# Acl



## Donna SanGiovanni (Aug 21, 2007)

Hello,
I have been asked to find out if an ACL is an implant or supply. Any feedback is appreciated.


----------



## monica.evans (Aug 21, 2007)

?? Anterior cruciate ligament?  or are you referring to something else??


----------



## thompsonsyl (Aug 22, 2007)

Hi....I would think that it would be considered an "implant" because I've read and seen articles on "acl _implant_ failure".  I've not seen any reference to an "acl supply...".  Also, I've read things like "....the allograft was _implanted_...", which, again, sounds like "implant", don't you think?  Just a thought...Good Luck!


----------



## kandigrl79 (Aug 23, 2007)

I always thought the ACL was apart of the knee (anterior cruciate ligament)???  I would imagine that you could have implants that apply to this part of the knee as well as supplies for it.  In what context is it being used in?


----------



## tincyr (Aug 30, 2007)

I code for several ASCs so I do a lot of these. If the patient has a torn ACL and the physician does an ACL autograft (patellar tendon or semitendinous/gracilis from the patient) then the facility does not get to code either supply or implant. If the patient has an allograft, then we bill 
L8699 as an implant. You cannot bill the 20924 if the autograft is from the patella on the same knee. We do, however, bill the 20924 if the semitendinous/gracilis is used since it is a separate incision at a distance from the surgery.

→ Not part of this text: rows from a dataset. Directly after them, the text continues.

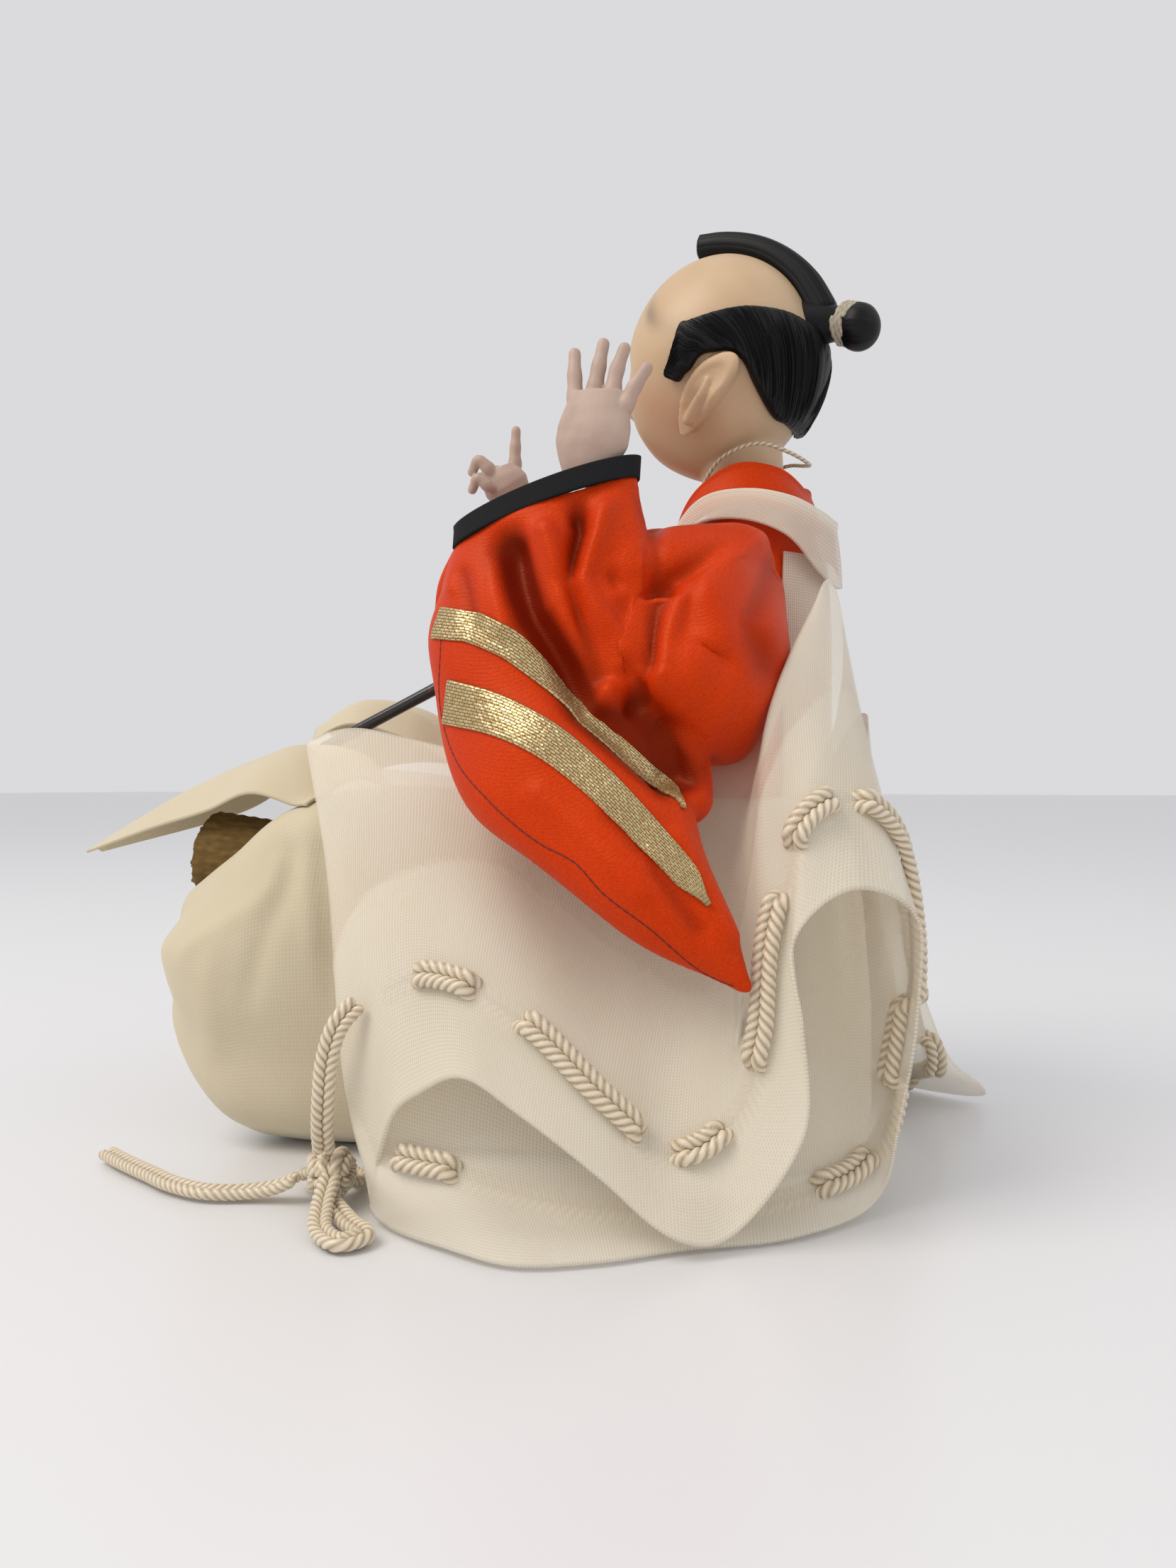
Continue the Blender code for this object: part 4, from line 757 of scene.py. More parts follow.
cordShape = {
    "plyRadius": 1.12, "spread": 0.98, "lobes": 3, "lobeDepth": 0.26, "pitch": 4.6, "sides": 16, "step": 0.22,
    "drop": ((76.5, -48.5, 38.5), (79.5, -50.5, 35), (81, -52, 29), (81.5, -52.5, 22), (80.3, -53.6, 15.5),
        (78.1, -54.9, 10.7)),
    "tail": ((77.2, -61.7, 5), (77.8, -65.5, 3.1), (80, -71.5, 1.9), (83, -78, 1.9), (82.6, -86, 1.9),
        (79.5, -96, 1.9), (76.5, -105, 1.9), (73, -114, 1.9)),
    "knotCentre": (75.5, -56.5, 6.2),
    "diameter": 3.0,
}


def plyParts(path, out, hand, shape, offset, phase=0.0):
    # A lobed section carried along the path: radius falls into the grooves between lobes, which turn once a pitch
    heading = unit(np.gradient(path, axis=0))
    side = unit(np.cross(heading, out))
    up = np.cross(side, heading)
    run = runLength(path)
    turn = np.linspace(0, 2 * math.pi, shape["sides"], endpoint=False)
    angle = turn[None, :] - hand * (2 * math.pi * run[:, None] / shape["pitch"]) + phase
    crown = np.abs(np.cos(angle * shape["lobes"] / 2))
    radius = shape["plyRadius"] * (1 - shape["lobeDepth"] + shape["lobeDepth"] * crown)
    ends = np.minimum(np.minimum(run, run[-1] - run) / shape["plyRadius"], 1.0)
    radius = radius * np.sqrt(np.clip(1 - (1 - ends) ** 2, 0.02, 1))[:, None]
    centre = path + side * offset * hand
    rings = (centre[:, None] + radius[..., None] * (np.cos(turn)[None, :, None] * side[:, None]
             + np.sin(turn)[None, :, None] * up[:, None]))
    parts = loftParts(rings)
    return parts, np.concatenate([crown.ravel(), [0.5, 0.5]])


def pairedCord(name, routes, shape):
    # routes holds for each stretch of cord its path and the way that its flat side faces
    parts, crowns = [], []
    for path, out in routes:
        count = max(int(runLength(path)[-1] / shape["step"]), 8)
        both = evenly(np.concatenate([path, out], axis=1), count)
        path, out = both[:, :3], unit(both[:, 3:])
        for hand in (1, -1):
            some, crown = plyParts(path, out, hand, shape, shape["spread"], phase=math.pi / 6 * hand)
            parts.append(some)
            crowns.append(crown)
    points, quads, fans, uv = joinParts(parts)
    made = outward(makeMesh(name, points, quads, fans, uv))
    # The crown share, which the cord material turns into painted shade in the grooves
    mark(made, "crown", np.concatenate(crowns))
    return made


def steadyOut(path, out):
    return np.repeat(np.array([out], float), len(path), 0)


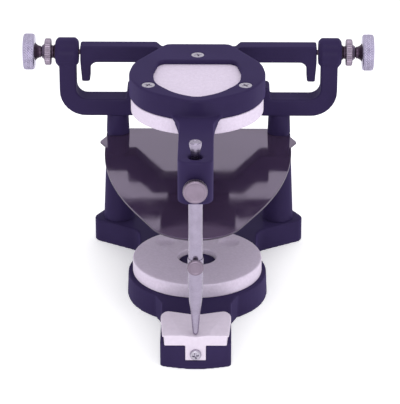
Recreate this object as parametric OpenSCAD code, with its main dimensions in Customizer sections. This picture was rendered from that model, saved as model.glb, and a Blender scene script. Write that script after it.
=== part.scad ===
// Plane-line dental articulator: a cast base and yoke carry a hinged upper frame,
// two plaster mounting plates, an incisal pin on its table and an occlusal plane plate.
// Millimetres. X runs across, +Y to the rear, Z up from the bench.
// X = Y = 0 is the common axis of the two mounting plates.

/* [Frame] */
// Distance between the axes of the two posts
post_spacing = 77.4; // [74:0.2:84]
// Distance from the plates' axis back to the posts and the hinge
hinge_back = 59; // [56:0.5:64]
// Distance from the plates' axis forward to the incisal pin
pin_front = 74; // [70:0.5:82]

/* [Mounting plates] */
// Diameter of each plaster mounting plate
plate_d = 60; // [56:0.5:64]
// Thickness of each plaster mounting plate
plate_t = 6.8; // [5:0.1:9]
// Pitch circle of the three plate screws
screw_circle = 50; // [46:0.5:52]
// Bore in the middle of the lower plate
plate_bore = 17.8; // [14:0.1:24]
// How far the locating spigot stays below the lower plate's top
spigot_drop = 2.4; // [1:0.1:4]
// Depth of the two retention dimples in the lower plate
dimple_depth = 1.2; // [0.4:0.1:1.5]

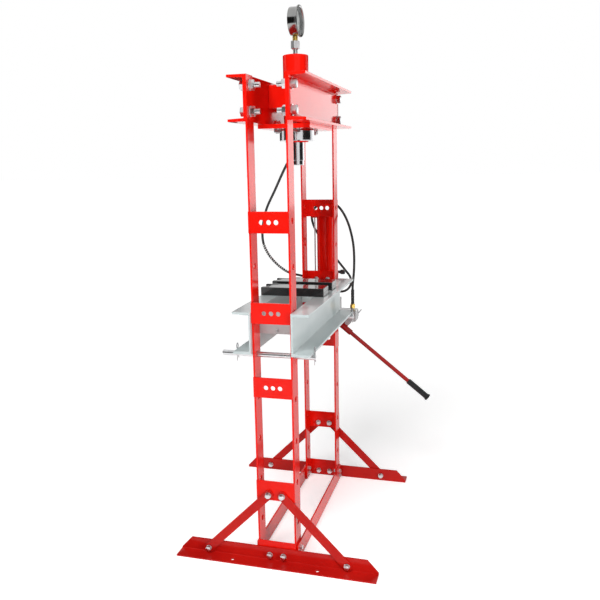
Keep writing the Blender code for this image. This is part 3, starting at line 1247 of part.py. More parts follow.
def guard_points(line):
    """One helix round the hose between two of its places, with a short straight lead at each end."""
    joints = [Vector(point) for point in line]
    ends = []
    for target in (GUARD_START_POINT, GUARD_END_POINT):
        nearest = min(range(len(joints)), key=lambda number: (joints[number] - Vector(target)).length)
        ends.append(nearest)
    first, last = ends
    stretch = joints[first : last + 1]
    run = [0.0]
    for a, b in zip(stretch, stretch[1:]):
        run.append(run[-1] + (b - a).length)
    radius = (HOSE_RADIUS + SEAT_GAP + GUARD_WIRE_RADIUS) / math.cos(math.pi / GUARD_POINTS_PER_CURL)
    radius += SEAT_GAP
    total = GUARD_CURLS * GUARD_POINTS_PER_CURL
    tangents = [(b - a).normalized() for a, b in zip(stretch, stretch[1:])]
    sides = [tangents[0].orthogonal().normalized()]
    for before, after in zip(tangents, tangents[1:]):
        sides.append(before.rotation_difference(after) @ sides[-1])
    points = []
    for step in range(total + 1):
        at = run[-1] * step / total
        number = min(len(tangents) - 1, max(0, int(np.searchsorted(run, at)) - 1))
        centre = stretch[number] + tangents[number] * (at - run[number])
        turn = Matrix.Rotation(math.tau * step / GUARD_POINTS_PER_CURL, 3, tangents[number])
        points.append(centre + turn @ (sides[number] * radius))
    lead = 2 * GUARD_WIRE_RADIUS
    points.insert(0, points[0] + (points[0] - points[1]).normalized() * lead)
    points.append(points[-1] + (points[-1] - points[-2]).normalized() * lead)
    return points


def least_gap(points, wire_radius, near):
    """The least clear distance between stretches of one wire that are more than some points apart."""
    line = np.array(points)
    fine = np.concatenate([np.linspace(a, b, GAP_STEPS, endpoint=False) for a, b in zip(line, line[1:])])
    number = np.arange(len(fine)) / GAP_STEPS
    apart = np.linalg.norm(fine[:, None] - fine[None], axis=2)
    far = np.abs(number[:, None] - number[None]) > near
    return float(apart[far].min() - 2 * wire_radius)


def make_hose():
    """The pressure hose, its end fittings and the spring guard round its first bend."""
    port_z = BARREL_SEAT_Z + PORT_HEIGHT
    start = (BARREL_RADIUS + SEAT_GAP, 0, port_z)
    ram_end = make_fitting("ram_hose_fitting", start, (1, 0, 0), RAM_FERRULE_LENGTH)
    port = (PUMP_X, -PUMP_PORT_REACH, PUMP_SHELF_TOP + SEAT_GAP)
    pump_end = make_fitting("pump_hose_fitting", port, (0, 0, 1), PUMP_FERRULE_LENGTH)
    first = ram_end + Vector((SEAT_GAP, 0, 0))
    last = pump_end + Vector((0, 0, SEAT_GAP))
    route = [first, *[Vector(point) for point in HOSE_ROUTE], last]
    line = smooth_line(route, HOSE_POINT_SPACING)
    tube("pressure_hose", line, HOSE_RADIUS, BLACK_RUBBER, 2)
    length = sum(np.linalg.norm(b - a) for a, b in zip(line, line[1:]))
    fine = smooth_line(route, HOSE_RADIUS)
    along = np.diff(fine, axis=0)
    along /= np.linalg.norm(along, axis=1)[:, None]
    turns = np.arccos(np.clip((along[1:] * along[:-1]).sum(1), -1, 1))
    tightest = HOSE_RADIUS / turns.max()
    worst = fine[int(turns.argmax()) + 1]
    print(f"hose: {len(line)} points, {length:.3f} m, tightest bend {tightest:.4f} m at {worst.round(3)}")
    helix = guard_points(line)
    gap = least_gap(helix, GUARD_WIRE_RADIUS, GUARD_POINTS_PER_CURL / 2)
    print(f"spring guard: {GUARD_CURLS} curls, least gap to itself {gap * 1000:.2f} mm")
    assert gap > GUARD_LEAST_GAP
    tube("hose_spring_guard", helix, GUARD_WIRE_RADIUS, BLACK_PAINT, 1)


make_posts()
make_cross_plates()
make_feet()
make_braces()
make_ties()
make_beams()
make_head()
make_ram()
make_gauge()
make_bed()
make_pins()
make_pump_block()
make_plunger()
make_lever()
make_tank()
make_bracket()
make_release_valve()
make_hose()
print("pieces:", sum(thing.type != "EMPTY" for thing in PARTS.objects), "origin at", press.location[:])
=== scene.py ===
# %% [markdown]
# # A hydraulic shop press
#
# A shop press is a tall steel frame with a ram at the top and a bed that is pinned at the height
# the work needs. This lesson dresses a finished solid model of one: every flat gets the small
# rounded edge that catches light, every round piece gets a fine turned surface, and paint, plated
# steel and rubber get materials that change over the surface as the real ones do.
#
# The solid model fixes every size and place, so nothing here is fitted by eye. A flat plate keeps
# the model's own shape, and a new piece takes its place from the box of the solid it stands for.

# %% Load the solid model
import math

import bmesh
import bpy
import numpy as np
from mathutils import Matrix, Vector


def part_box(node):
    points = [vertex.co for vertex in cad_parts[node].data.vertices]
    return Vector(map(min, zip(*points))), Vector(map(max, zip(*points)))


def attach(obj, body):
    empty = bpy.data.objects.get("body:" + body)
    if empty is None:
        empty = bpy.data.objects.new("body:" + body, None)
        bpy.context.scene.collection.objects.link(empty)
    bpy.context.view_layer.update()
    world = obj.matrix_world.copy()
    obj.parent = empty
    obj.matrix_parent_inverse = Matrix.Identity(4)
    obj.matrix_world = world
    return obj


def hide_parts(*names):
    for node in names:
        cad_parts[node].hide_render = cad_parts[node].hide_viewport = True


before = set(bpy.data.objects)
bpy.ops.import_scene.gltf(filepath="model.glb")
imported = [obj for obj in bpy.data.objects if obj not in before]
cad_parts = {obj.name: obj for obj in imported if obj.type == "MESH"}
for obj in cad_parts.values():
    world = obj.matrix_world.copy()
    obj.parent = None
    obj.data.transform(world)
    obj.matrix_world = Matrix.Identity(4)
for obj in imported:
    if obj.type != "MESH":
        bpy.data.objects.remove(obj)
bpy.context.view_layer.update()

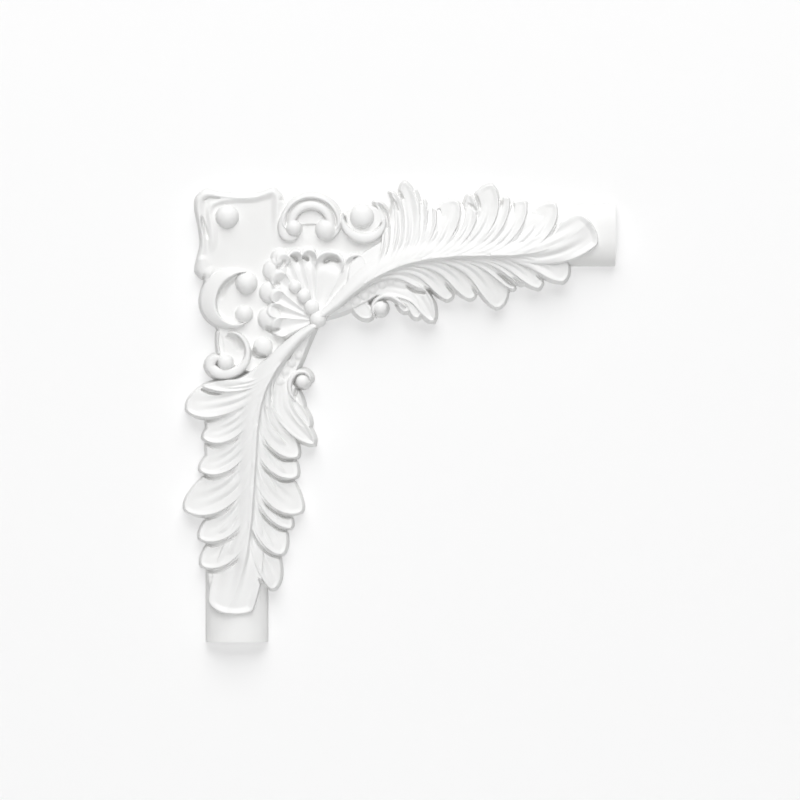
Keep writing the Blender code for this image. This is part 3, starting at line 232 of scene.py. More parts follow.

This is controversial as some will tell you it isn't far enough to code.


----------



## cconroycpch (Oct 19, 2007)

If there is an allograft used, it should certainly be billed as an implant.  We manage several ASC's that use an allograft for the ACL repair and get reimbursed from most insurance companies.


----------



## mbort (Oct 22, 2007)

*ACL Allograft*

I also code for many ASC's.  We use C1762 IF its an allograft along with the 
C1713 for the screws/anchors used for the attachment of the graft.


----------



## ksm6971 (Oct 23, 2007)

In my experience, it is an implant wether autograft or allograft.
S/ Kyna

Footnote:  Marge you are correct, my apologies.


----------



## mbort (Oct 23, 2007)

*disagree*

I disagree Kyna... An autograft comes from within the body.


----------



## Frosty (Oct 24, 2007)

*More on ACL*

Just a note:  The AAOS's Global Service Data states "harvesting and insertion of fascial, tendon, or bone graft" are included with 29888.  Marge


----------